Pick out every line of the entries below where "dict" occurs, and copy those lines.
--- Begin ---
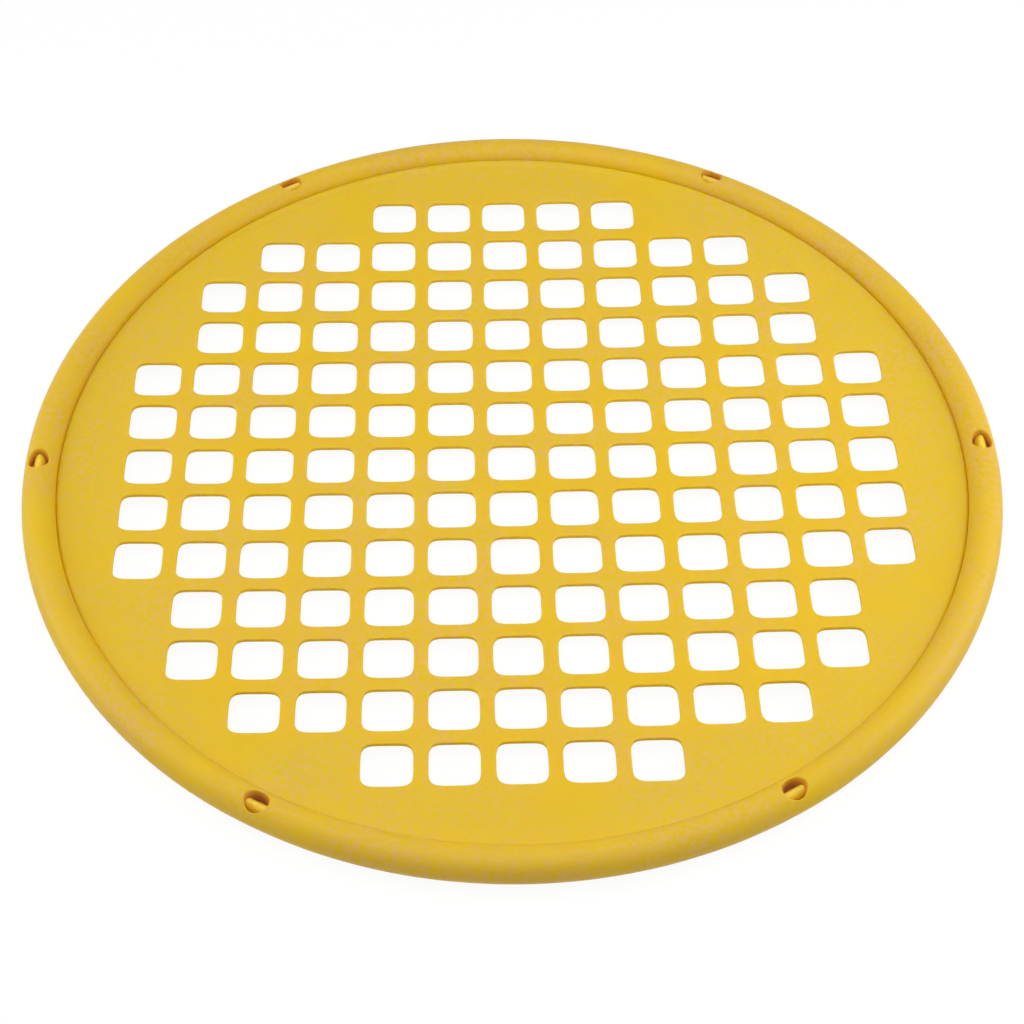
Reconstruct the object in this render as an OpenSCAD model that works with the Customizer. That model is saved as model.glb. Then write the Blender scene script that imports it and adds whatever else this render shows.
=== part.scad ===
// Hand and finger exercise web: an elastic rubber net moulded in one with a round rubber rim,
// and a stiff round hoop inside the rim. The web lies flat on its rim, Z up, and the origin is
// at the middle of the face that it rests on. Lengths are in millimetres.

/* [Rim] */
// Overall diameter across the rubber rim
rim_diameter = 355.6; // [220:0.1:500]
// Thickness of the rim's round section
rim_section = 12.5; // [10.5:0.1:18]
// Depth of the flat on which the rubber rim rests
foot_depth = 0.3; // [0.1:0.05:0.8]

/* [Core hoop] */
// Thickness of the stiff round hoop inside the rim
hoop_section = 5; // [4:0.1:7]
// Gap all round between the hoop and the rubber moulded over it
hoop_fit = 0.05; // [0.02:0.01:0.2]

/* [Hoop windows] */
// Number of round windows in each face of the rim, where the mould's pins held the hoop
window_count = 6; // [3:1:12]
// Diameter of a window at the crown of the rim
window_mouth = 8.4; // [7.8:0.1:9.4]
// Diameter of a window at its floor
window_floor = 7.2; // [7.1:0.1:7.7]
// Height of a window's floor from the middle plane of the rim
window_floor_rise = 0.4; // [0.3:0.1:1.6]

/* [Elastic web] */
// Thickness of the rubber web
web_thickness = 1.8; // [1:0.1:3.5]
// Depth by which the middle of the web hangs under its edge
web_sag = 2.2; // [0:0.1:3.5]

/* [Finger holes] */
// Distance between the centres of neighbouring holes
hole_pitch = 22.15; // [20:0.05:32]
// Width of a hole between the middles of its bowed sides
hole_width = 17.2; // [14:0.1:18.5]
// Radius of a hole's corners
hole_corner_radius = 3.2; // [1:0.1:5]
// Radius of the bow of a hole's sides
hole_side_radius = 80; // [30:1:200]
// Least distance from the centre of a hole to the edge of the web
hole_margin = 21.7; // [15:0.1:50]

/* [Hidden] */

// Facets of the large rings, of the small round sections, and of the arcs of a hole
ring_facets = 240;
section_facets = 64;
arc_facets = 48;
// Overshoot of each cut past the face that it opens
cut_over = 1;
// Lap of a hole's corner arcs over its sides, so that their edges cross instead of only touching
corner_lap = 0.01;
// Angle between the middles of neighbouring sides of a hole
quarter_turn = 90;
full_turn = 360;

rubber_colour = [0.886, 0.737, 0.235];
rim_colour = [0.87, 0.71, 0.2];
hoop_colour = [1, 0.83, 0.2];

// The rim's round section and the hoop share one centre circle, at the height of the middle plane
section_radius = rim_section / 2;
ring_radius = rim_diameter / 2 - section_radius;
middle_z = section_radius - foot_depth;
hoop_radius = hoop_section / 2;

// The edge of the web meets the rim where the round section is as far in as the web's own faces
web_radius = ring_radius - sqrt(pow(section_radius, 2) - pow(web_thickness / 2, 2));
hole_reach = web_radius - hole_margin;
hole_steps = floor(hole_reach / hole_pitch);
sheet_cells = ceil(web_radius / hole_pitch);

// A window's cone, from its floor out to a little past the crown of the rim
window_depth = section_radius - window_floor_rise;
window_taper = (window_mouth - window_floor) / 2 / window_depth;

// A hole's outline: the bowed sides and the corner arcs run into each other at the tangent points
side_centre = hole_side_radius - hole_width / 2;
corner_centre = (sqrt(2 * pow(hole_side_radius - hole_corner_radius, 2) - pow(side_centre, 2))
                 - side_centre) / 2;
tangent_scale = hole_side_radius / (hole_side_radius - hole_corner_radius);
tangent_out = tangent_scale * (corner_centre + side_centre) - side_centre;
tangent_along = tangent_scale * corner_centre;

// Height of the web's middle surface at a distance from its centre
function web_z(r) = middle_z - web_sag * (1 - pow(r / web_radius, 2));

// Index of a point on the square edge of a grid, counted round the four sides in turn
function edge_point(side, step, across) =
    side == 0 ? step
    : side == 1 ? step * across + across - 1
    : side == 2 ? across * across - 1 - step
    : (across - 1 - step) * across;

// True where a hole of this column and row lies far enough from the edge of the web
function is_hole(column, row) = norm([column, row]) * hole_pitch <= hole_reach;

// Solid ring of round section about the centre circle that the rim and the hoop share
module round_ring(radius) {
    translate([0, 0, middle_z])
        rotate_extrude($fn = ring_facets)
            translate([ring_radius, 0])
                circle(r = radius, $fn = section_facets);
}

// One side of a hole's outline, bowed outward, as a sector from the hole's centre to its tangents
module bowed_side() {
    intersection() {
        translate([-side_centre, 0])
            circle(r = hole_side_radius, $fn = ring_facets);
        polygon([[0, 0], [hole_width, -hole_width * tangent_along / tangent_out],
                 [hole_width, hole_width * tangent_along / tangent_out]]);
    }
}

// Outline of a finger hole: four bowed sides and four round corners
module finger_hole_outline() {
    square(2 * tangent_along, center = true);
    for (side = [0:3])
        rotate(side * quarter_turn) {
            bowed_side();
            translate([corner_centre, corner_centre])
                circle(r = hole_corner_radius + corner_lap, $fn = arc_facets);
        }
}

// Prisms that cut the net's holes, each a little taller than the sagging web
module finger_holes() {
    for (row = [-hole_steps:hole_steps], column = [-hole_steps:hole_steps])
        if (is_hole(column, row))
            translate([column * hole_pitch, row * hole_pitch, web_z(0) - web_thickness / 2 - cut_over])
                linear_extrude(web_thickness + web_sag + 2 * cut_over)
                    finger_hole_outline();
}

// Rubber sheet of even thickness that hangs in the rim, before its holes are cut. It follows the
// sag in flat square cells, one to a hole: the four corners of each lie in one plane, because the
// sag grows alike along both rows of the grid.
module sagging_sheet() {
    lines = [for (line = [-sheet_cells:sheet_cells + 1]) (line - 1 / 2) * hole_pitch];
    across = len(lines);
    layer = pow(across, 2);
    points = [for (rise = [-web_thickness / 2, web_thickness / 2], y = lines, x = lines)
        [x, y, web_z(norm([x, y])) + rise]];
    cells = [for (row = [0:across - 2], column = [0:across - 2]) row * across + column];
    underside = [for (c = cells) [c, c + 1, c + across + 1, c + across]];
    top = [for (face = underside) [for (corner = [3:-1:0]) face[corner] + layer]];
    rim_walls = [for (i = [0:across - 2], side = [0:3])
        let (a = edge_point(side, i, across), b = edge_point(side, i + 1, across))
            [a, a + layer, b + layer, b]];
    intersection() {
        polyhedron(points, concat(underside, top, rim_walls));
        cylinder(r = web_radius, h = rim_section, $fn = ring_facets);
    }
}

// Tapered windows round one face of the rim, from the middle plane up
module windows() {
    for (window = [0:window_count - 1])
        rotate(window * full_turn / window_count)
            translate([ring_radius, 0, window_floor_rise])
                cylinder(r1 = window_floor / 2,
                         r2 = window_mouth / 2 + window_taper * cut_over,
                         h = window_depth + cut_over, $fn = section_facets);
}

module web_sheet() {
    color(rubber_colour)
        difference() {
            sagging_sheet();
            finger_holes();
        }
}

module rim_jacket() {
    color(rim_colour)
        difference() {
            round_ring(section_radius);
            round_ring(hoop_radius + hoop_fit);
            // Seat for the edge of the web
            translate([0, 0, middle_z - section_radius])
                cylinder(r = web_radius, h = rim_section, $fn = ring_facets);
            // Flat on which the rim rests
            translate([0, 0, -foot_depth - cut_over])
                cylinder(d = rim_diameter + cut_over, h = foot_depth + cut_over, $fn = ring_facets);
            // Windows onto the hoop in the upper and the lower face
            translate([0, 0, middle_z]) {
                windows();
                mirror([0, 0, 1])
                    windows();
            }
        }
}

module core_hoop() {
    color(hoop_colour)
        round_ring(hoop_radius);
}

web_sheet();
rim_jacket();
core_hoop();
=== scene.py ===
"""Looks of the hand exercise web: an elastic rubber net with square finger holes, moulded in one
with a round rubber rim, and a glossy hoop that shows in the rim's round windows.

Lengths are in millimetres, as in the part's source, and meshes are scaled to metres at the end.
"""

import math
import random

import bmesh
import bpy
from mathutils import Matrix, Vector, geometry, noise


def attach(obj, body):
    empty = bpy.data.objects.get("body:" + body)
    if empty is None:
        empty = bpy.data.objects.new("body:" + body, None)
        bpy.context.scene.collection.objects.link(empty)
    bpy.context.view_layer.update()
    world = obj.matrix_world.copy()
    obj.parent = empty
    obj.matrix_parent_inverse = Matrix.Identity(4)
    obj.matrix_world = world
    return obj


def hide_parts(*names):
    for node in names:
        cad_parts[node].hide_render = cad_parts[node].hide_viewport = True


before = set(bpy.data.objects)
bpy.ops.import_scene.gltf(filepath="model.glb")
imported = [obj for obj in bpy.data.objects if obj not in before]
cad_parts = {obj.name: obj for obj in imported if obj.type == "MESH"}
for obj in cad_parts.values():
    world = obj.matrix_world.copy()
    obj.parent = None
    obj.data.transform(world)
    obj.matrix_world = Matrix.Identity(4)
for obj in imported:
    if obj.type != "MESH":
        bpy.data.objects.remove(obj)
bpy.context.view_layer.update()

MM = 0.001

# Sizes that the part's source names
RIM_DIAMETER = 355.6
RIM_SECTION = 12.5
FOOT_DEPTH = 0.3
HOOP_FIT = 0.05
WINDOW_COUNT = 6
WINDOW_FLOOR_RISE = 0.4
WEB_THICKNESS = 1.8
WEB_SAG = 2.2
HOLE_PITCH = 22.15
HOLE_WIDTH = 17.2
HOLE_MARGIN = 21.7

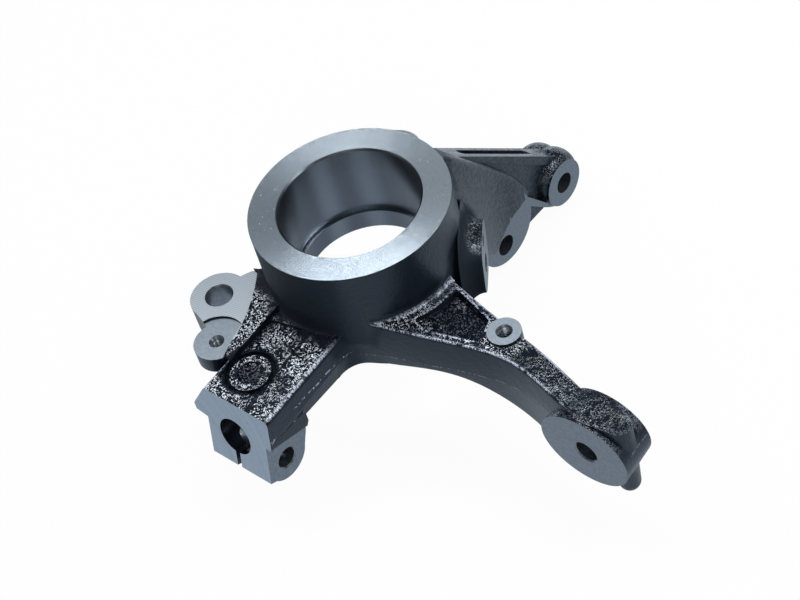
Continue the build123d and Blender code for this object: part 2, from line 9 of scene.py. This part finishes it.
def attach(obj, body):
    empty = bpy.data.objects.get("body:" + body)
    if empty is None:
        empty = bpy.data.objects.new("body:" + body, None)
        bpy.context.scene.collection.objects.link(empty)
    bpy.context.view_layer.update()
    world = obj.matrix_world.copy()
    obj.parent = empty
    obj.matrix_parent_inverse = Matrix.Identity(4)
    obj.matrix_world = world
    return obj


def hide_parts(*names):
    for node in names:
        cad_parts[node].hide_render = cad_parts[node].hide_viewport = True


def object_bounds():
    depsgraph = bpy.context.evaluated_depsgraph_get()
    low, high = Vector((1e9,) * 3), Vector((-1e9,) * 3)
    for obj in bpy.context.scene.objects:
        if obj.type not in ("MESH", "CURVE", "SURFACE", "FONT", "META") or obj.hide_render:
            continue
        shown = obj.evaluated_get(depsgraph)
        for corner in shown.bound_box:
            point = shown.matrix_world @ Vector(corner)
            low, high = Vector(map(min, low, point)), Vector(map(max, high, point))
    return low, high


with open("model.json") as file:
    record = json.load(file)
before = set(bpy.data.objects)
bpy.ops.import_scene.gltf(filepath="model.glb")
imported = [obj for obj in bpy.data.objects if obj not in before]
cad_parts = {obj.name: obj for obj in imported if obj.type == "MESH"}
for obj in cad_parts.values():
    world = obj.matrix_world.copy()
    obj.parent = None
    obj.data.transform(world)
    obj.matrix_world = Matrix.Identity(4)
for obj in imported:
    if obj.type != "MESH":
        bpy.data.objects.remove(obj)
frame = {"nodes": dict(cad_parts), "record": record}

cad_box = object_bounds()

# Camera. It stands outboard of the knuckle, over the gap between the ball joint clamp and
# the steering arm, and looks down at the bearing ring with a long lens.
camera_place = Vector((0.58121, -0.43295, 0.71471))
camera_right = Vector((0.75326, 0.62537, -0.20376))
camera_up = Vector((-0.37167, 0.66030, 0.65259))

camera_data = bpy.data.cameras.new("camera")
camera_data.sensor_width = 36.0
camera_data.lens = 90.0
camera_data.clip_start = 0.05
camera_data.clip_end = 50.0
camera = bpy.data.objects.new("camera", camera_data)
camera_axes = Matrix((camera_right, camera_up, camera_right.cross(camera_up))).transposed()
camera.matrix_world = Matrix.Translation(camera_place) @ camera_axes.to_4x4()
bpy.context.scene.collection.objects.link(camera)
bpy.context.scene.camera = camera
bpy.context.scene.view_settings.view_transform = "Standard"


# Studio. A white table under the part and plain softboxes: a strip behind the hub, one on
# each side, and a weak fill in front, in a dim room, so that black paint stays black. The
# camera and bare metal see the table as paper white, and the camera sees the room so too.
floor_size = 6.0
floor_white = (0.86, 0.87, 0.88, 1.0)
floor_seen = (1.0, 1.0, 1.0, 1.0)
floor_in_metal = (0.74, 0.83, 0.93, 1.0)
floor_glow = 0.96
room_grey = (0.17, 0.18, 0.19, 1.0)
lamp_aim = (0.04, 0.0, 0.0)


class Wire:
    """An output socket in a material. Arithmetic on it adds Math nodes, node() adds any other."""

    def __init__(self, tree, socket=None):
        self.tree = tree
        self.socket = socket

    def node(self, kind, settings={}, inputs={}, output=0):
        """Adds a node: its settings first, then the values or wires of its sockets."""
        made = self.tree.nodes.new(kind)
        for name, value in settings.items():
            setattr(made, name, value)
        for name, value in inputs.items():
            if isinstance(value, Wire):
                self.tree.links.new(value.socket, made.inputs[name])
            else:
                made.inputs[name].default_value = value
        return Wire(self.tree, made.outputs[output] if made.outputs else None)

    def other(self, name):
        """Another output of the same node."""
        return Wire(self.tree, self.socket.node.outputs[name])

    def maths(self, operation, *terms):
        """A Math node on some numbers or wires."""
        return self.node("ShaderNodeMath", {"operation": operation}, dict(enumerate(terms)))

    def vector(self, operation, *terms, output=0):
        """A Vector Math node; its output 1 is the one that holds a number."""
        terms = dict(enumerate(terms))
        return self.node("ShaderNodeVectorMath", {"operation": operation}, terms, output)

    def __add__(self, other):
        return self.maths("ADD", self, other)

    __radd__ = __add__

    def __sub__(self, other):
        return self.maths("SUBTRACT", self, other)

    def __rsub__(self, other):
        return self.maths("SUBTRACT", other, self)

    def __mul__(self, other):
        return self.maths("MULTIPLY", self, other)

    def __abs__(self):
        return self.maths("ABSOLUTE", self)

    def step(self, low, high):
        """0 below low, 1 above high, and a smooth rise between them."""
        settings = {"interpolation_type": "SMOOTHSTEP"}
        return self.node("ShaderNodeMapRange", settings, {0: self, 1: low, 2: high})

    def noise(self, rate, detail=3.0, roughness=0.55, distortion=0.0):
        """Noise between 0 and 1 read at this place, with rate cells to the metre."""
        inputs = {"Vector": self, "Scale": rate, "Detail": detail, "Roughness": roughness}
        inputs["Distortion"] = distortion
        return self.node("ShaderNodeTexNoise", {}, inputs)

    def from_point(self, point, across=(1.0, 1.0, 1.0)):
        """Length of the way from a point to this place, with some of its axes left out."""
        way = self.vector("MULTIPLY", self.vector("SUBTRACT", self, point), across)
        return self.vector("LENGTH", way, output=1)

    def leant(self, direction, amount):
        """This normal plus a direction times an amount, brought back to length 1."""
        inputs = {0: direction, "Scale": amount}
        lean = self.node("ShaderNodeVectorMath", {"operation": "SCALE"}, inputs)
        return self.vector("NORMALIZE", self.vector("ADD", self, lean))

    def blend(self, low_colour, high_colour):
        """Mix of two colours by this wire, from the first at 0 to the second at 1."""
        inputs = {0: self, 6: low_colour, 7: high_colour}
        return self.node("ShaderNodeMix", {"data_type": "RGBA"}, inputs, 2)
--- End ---
FULL ANSWER
frame = {"nodes": dict(cad_parts), "record": record}
        return self.node("ShaderNodeMath", {"operation": operation}, dict(enumerate(terms)))
        terms = dict(enumerate(terms))